My neighbor wanted a juicer which I ordered “used” for her on Ebay and then her husband hooked that up to a small gas engine and she uses it outside on her porch. The Amish are very clever and find ways to use some labor saving devices.
The comment on washday made me wonder where all the wood is coming from to burn as fuel. I imagine Swartzentruber Amish people must rely on woodlots on their land, but I have no idea how woodlots are managed. I know there is some technique of managing a woodlot. Still, it would seem that use of wood as fuel would have to be judicious; I do know that wood has to dry out before use as fuel and green wood is undesirable (forms too much creosote which can lead to chimney fires???).

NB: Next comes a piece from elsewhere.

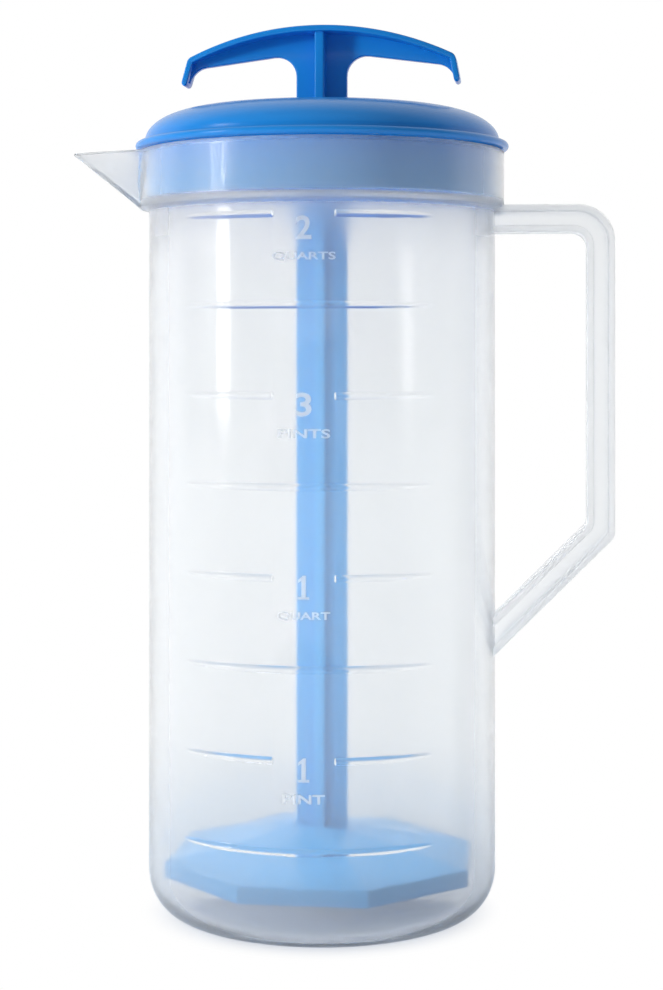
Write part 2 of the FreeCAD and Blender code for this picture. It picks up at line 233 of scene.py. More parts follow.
# light on its way into or out of the jug passes its wall with a small loss
def letLightThrough(nodes, links, shader, tint):
    path, through = nodes.new("ShaderNodeLightPath"), nodes.new("ShaderNodeBsdfTransparent")
    most, mix = nodes.new("ShaderNodeMath"), nodes.new("ShaderNodeMixShader")
    most.operation = "MAXIMUM"
    through.inputs["Color"].default_value = tint + (1,)
    links.new(path.outputs["Is Shadow Ray"], most.inputs[0])
    links.new(path.outputs["Is Diffuse Ray"], most.inputs[1])
    links.new(most.outputs[0], mix.inputs[0])
    links.new(shader.outputs[0], mix.inputs[1])
    links.new(through.outputs[0], mix.inputs[2])
    links.new(mix.outputs[0], nodes["Material Output"].inputs["Surface"])


# painted light: what stands below the top height at rest, inside the milky jug, is painted a paler
# blue that fades in over the fade height, standing in for the brighter light there
def paintInsideLight(nodes, links, place, colour, look):
    axes, below = nodes.new("ShaderNodeSeparateXYZ"), nodes.new("ShaderNodeMapRange")
    shade = nodes.new("ShaderNodeMix")
    shade.data_type = "RGBA"
    below.inputs["From Min"].default_value = look["paintedInsideLightTop"]
    below.inputs["From Max"].default_value = look["paintedInsideLightTop"] - look["paintedInsideLightFade"]
    links.new(place.outputs["Object"], axes.inputs[0])
    links.new(axes.outputs["Z"], below.inputs["Value"])
    links.new(below.outputs["Result"], shade.inputs[0])
    links.new(colour, shade.inputs[6])
    shade.inputs[7].default_value = look["paintedInsideLight"] + (1,)
    return shade.outputs[2]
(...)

I had an older friend who was a Quaker and did alternative military service with an Amish guy; they remained lifelong friends and he occasionally visited them in Michigan. He would often go in Fall or Winter and would visit other Amish people in their community. He told me that one of the impressions he got of Amish households is that their houses are rather cold in Winter as the more conservative Amish use wood or coal in stoves to heat the house and to cook food. Fireplaces are probably less used as I understand they are quite inefficient as far as heating the house is concerned–much of the heat goes up the chimney. Anyway, wood doesn’t come cheap and conservative use is the key as I understand. I guess some forms of animal manure can be used as fuel, but I can’t imagine using it that way in the house but perhaps other posters may correct me if I’m mistaken. Also with wood/coal is the periodic cleanup of ashes, which I guess make fairly good fertilizer. Certainly a lot more work than just pressing a button on a thermostat. And as for the water, I’m sure it’s well water, but do the Swartzentrubers have old fashioned pumps?